United Methodist Bishop Robert Schnase writes of the Five Practices of Fruitful Congregations. Radical Hospitality, Passionate Worship, Intentional Faith Development, Risk-Taking Mission and Service, and Extravagant Generosity. He says each one of these practices is essential for a church to be vital and fruitful, and failure to perform them in an exemplary way leads to congregational deterioration and decline.
We studied this book as a session in the spring. In September I began to encourage you in my sermons to focus on two of them: Radical Hospitality and Intentional Faith Development. I set a vision before you, asking you to imagine, pray for and work towards inviting, welcoming and embracing the next 100 people into the life of the church.
It is my role to keep this vision before you. And to encourage you as I have been encouraged. Since September, we have a new mom’s group that is beginning to meet (see Elizabeth Negus) and a new Bible study is beginning this week on Fridays during lunch (see Kate Anderson or Mike Eversmeyer). I am starting a new weekly prayer group on Wednesday mornings. A group went to a wine tasting at a local winery. Our church joined with Emmaus CafĂ© guests and ate together as Jesus taught us to do, as we celebrated 10 years of this “risk-taking” ministry. Yesterday 18 men gathered to listen to Father Richard Rohr talk (via webcast) about the role of men and male spirituality. These are all signs of God doing a new thing in our midst.

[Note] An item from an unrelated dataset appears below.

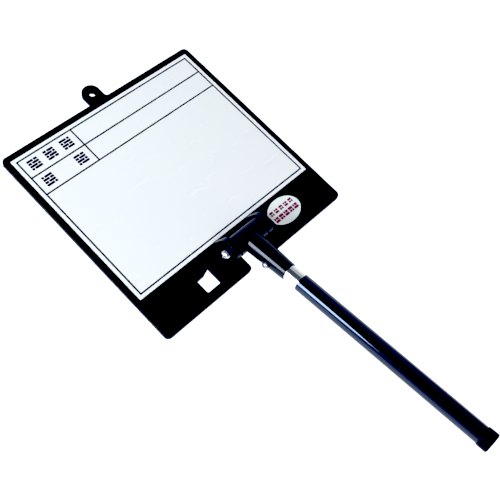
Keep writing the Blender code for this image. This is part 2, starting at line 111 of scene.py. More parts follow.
def rod(radius, low, high, sides=96, turn=0.0):
    """A cylinder on the Z axis."""
    middle = (0, 0, (low + high) / 2)
    make = bpy.ops.mesh.primitive_cylinder_add
    return added(make, vertices=sides, radius=radius, depth=high - low, location=middle,
                 rotation=(0, 0, turn))


def every_face(centre, normal):
    """A test for pick that every face passes."""
    return True


def pick(obj, kind, test):
    """Opens the mesh for editing with only the items that pass the test selected."""
    only(obj)
    bpy.ops.object.mode_set(mode="EDIT")
    bpy.ops.mesh.select_mode(type=kind)
    bpy.ops.mesh.select_all(action="DESELECT")
    bpy.ops.object.mode_set(mode="OBJECT")
    mesh = obj.data
    if kind == "FACE":
        for face in mesh.polygons:
            face.select = bool(test(face.center, face.normal))
    elif kind == "EDGE":
        for edge in mesh.edges:
            first, second = (mesh.vertices[index].co for index in edge.vertices)
            edge.select = bool(test((first + second) / 2, (second - first).normalized()))
    else:
        for vertex in mesh.vertices:
            vertex.select = bool(test(vertex.co))
    bpy.ops.object.mode_set(mode="EDIT")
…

Hospitality: let’s be aware of those who come to this building and invite them to our small groups (faith development). But more importantly, let’s be the church in the world, knowing that many people will not come to be with us on Sunday mornings, but they will come to Ardon Creek Winery or to a bible study at your house.
As I near the end of three years as your pastor, I am encourage and inspired. We continue to be savvy, letting go of some things, gathering up new. But in all things we must be faithful to the gospel good news of Jesus, news that teaches us to be people of resurrection living in a world that seems to love fighting, death and war.